On Theodor W. Adorno

A brief life

Theodor W. Adorno was born in Frankfurt in 1903 and died in Visp, Switzerland, in 1969. A central figure of the Frankfurt School, he spent his formative years in Germany before fleeing the Nazi regime in 1934, eventually settling in the United States for over a decade. He returned to Frankfurt in 1949 to rebuild the Institute for Social Research, where he remained a towering intellectual presence until his death.

On the page

Adorno’s output spans musicology, sociology, and philosophy, characterized by a dense, aphoristic style that resists easy synthesis. His most influential works include 'Dialectic of Enlightenment', co-authored with Max Horkheimer, 'Minima Moralia', and 'Negative Dialectics'. His writing consistently interrogates the intersections of mass culture, the failures of the Enlightenment project, and the role of art in a post-Holocaust world.

In their time

During his lifetime, Adorno was both a revered academic mentor and a polarizing public intellectual in West Germany. While his critiques of the 'culture industry' garnered him a devoted following among the student movements of the 1960s, he frequently clashed with those same activists over his perceived political detachment.

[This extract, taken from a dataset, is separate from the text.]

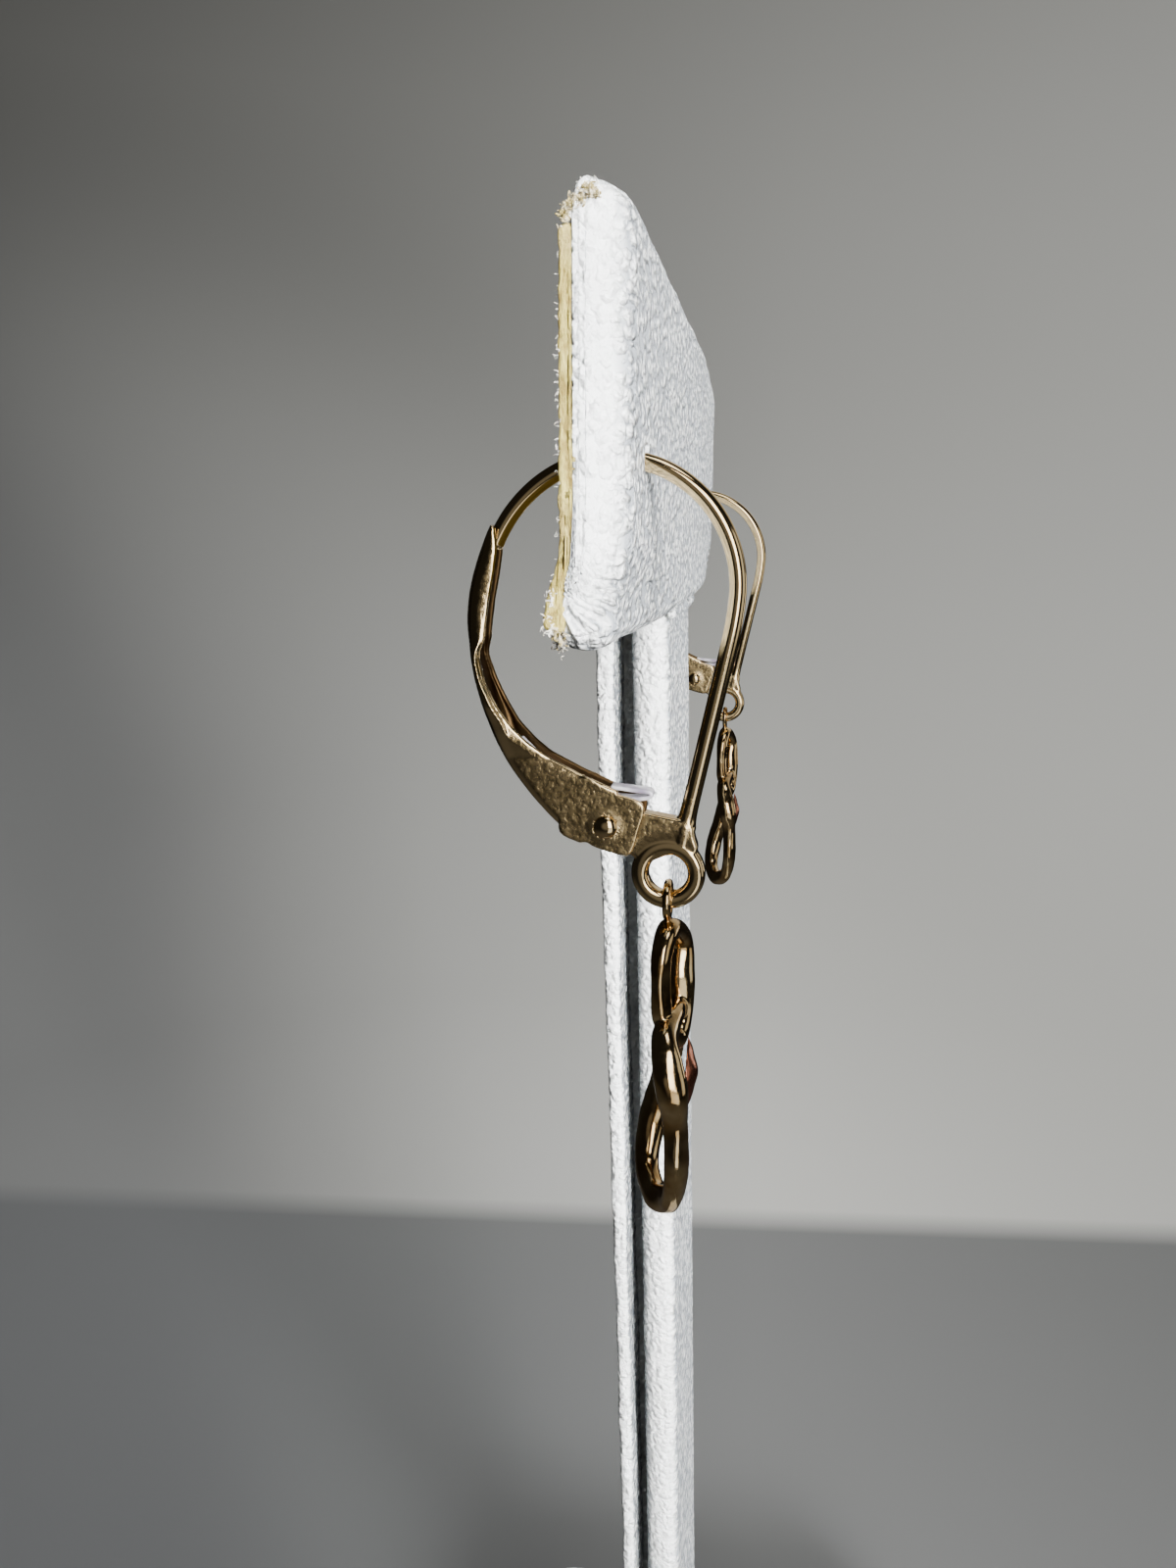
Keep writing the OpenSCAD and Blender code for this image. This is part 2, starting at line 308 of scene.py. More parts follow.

His work was often criticized for its deliberate difficulty and pessimistic outlook on modern progress.

The afterlife

Adorno remains a foundational figure in critical theory, aesthetics, and cultural studies. His insistence on the autonomy of art and his skepticism toward technological rationalism continue to inform contemporary debates on digital media and political discourse. His influence persists in the work of philosophers and social critics who seek to maintain a rigorous, non-conformist critique of late capitalism.